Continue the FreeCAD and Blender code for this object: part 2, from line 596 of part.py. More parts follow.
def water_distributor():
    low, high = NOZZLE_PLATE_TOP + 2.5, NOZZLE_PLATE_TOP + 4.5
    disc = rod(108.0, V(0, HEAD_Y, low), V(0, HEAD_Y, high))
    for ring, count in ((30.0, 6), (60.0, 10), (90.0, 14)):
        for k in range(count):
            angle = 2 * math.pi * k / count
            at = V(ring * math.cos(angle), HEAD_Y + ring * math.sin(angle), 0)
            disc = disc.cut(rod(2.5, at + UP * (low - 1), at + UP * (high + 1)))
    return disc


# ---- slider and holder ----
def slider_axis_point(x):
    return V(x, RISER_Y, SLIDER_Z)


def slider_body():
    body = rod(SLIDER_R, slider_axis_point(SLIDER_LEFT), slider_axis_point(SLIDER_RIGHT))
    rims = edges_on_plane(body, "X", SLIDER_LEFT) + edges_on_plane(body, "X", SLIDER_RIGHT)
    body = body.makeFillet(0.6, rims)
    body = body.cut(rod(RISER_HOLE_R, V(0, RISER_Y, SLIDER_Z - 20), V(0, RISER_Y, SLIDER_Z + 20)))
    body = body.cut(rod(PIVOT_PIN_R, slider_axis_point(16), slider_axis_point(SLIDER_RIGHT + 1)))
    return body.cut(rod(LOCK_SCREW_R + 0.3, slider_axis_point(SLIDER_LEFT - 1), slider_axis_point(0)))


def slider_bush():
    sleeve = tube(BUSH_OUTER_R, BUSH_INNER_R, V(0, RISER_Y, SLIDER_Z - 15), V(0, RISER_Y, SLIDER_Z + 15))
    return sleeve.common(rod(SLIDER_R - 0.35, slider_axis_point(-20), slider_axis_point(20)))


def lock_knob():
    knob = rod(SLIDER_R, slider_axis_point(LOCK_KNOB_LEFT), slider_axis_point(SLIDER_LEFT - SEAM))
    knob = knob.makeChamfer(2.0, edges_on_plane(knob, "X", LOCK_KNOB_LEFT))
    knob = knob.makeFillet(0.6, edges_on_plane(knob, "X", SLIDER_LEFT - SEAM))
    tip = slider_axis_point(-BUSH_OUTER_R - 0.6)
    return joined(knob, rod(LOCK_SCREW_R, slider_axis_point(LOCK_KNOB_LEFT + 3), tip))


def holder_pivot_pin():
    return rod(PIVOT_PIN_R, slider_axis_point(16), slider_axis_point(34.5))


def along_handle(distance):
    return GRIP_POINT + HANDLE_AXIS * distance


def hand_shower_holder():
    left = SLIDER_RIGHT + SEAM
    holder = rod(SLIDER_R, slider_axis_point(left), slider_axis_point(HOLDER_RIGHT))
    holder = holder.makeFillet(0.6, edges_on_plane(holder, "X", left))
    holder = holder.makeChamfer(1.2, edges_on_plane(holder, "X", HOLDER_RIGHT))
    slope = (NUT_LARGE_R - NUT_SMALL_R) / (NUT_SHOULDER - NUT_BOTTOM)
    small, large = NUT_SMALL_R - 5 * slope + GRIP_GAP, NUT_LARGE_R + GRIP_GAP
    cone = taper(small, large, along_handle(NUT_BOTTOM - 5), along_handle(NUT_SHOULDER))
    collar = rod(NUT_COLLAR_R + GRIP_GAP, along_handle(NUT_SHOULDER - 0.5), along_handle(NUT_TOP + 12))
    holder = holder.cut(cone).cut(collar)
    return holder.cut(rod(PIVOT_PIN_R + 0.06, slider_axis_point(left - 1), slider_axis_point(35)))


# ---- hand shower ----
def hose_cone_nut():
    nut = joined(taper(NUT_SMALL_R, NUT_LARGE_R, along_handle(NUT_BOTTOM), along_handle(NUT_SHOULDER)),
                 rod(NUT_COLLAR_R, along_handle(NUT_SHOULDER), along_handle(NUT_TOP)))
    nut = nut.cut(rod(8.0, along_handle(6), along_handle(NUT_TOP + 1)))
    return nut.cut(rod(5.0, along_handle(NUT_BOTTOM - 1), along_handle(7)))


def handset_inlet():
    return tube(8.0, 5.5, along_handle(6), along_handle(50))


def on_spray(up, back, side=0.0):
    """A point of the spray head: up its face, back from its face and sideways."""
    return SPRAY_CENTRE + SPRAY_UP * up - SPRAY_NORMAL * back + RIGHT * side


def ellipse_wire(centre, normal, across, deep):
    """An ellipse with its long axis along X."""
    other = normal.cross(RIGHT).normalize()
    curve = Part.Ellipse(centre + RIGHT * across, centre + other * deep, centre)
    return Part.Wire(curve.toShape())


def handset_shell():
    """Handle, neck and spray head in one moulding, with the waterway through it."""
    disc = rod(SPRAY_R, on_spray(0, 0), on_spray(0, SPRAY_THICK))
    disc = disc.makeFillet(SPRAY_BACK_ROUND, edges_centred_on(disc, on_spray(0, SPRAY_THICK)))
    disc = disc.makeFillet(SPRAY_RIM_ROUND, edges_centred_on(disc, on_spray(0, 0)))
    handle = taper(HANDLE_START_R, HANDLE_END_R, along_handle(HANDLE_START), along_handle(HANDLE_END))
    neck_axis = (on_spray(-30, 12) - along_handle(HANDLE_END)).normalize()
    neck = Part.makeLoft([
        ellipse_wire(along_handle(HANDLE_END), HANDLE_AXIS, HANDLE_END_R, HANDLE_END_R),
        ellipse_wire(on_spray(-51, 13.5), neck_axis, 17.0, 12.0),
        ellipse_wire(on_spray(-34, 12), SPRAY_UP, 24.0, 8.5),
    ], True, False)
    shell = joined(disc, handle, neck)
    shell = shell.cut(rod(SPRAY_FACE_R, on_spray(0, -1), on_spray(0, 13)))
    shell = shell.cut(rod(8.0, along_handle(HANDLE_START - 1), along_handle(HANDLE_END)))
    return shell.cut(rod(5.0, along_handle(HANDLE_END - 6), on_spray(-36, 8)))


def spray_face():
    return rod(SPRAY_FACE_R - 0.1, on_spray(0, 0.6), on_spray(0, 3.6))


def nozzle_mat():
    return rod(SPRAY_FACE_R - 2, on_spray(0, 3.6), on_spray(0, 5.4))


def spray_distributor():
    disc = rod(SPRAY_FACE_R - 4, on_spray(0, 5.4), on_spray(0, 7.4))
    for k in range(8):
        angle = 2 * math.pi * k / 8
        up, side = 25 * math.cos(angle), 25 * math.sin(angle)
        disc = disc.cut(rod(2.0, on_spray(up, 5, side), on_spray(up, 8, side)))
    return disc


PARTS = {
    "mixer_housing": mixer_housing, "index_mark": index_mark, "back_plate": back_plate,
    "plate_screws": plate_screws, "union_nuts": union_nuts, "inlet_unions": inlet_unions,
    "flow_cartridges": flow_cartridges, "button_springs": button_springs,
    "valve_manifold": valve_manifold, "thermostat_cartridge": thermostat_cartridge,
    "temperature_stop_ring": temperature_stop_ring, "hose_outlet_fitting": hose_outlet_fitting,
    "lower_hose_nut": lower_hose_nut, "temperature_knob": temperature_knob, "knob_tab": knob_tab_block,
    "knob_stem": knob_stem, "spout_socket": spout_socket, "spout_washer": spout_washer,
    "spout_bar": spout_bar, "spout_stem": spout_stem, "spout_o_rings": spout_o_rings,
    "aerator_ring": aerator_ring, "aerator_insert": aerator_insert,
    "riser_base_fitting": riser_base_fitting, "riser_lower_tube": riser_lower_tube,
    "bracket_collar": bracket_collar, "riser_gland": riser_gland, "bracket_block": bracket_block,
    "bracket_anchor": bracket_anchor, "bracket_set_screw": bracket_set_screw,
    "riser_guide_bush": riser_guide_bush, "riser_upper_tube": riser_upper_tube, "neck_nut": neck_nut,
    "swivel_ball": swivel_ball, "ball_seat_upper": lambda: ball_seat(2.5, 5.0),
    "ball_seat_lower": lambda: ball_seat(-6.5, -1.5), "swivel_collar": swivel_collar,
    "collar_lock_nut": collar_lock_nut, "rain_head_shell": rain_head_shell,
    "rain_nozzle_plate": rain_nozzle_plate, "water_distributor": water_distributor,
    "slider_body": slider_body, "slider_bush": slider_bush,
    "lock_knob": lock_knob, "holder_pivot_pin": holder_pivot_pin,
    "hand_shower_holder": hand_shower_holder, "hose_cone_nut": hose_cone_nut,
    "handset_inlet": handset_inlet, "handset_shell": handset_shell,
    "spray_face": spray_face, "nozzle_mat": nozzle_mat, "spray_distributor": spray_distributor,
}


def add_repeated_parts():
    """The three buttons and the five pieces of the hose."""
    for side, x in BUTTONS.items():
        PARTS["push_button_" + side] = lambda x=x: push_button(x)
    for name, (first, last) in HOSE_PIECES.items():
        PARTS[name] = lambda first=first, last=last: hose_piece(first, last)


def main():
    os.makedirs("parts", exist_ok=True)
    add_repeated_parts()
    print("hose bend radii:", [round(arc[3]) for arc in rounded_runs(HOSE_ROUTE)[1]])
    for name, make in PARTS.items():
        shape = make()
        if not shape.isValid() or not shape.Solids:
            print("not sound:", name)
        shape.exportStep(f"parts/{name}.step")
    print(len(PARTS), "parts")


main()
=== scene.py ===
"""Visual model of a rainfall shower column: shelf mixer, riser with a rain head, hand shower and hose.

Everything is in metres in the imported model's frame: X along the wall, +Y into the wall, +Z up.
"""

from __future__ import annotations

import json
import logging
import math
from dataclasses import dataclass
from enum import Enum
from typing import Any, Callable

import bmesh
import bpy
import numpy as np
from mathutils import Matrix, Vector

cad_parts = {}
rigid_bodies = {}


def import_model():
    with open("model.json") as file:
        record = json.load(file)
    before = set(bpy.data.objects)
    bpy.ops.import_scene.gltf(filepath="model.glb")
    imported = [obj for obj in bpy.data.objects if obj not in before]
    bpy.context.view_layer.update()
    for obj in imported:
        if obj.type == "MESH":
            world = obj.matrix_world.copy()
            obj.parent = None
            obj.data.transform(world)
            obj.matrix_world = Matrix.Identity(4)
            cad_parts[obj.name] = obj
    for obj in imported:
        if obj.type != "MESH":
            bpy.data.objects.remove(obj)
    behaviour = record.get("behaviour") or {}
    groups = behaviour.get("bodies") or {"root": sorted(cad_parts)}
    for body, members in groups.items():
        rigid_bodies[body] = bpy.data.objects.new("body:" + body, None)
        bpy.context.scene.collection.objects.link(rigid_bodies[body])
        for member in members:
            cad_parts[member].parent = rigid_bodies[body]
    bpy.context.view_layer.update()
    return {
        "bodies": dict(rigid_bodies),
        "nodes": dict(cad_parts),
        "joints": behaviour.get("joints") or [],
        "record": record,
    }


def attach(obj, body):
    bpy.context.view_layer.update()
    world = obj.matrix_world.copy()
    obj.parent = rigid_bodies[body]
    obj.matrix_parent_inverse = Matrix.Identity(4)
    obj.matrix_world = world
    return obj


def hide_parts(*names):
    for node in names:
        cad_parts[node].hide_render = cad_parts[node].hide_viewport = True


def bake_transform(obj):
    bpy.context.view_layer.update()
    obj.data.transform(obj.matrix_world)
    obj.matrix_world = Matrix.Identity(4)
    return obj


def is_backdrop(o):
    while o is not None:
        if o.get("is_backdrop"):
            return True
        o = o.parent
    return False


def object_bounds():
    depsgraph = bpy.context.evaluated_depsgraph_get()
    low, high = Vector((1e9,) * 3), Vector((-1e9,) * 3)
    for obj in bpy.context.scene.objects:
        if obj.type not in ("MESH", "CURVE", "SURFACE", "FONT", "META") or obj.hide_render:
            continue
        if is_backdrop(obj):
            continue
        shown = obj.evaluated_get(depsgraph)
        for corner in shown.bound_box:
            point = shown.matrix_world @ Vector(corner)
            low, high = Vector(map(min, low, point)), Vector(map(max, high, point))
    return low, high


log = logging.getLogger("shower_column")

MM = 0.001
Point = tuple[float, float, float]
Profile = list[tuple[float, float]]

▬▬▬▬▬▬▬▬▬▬

**Brief**.
Your output must be the lines of the material above, from the first through the line that contains "return V(x, RISER_Y, SLIDER_Z)", copied exactly. Include both endpoints and nothing else.

**Exercise answer**.
Continue the FreeCAD and Blender code for this object: part 2, from line 596 of part.py. More parts follow.
def water_distributor():
    low, high = NOZZLE_PLATE_TOP + 2.5, NOZZLE_PLATE_TOP + 4.5
    disc = rod(108.0, V(0, HEAD_Y, low), V(0, HEAD_Y, high))
    for ring, count in ((30.0, 6), (60.0, 10), (90.0, 14)):
        for k in range(count):
            angle = 2 * math.pi * k / count
            at = V(ring * math.cos(angle), HEAD_Y + ring * math.sin(angle), 0)
            disc = disc.cut(rod(2.5, at + UP * (low - 1), at + UP * (high + 1)))
    return disc


# ---- slider and holder ----
def slider_axis_point(x):
    return V(x, RISER_Y, SLIDER_Z)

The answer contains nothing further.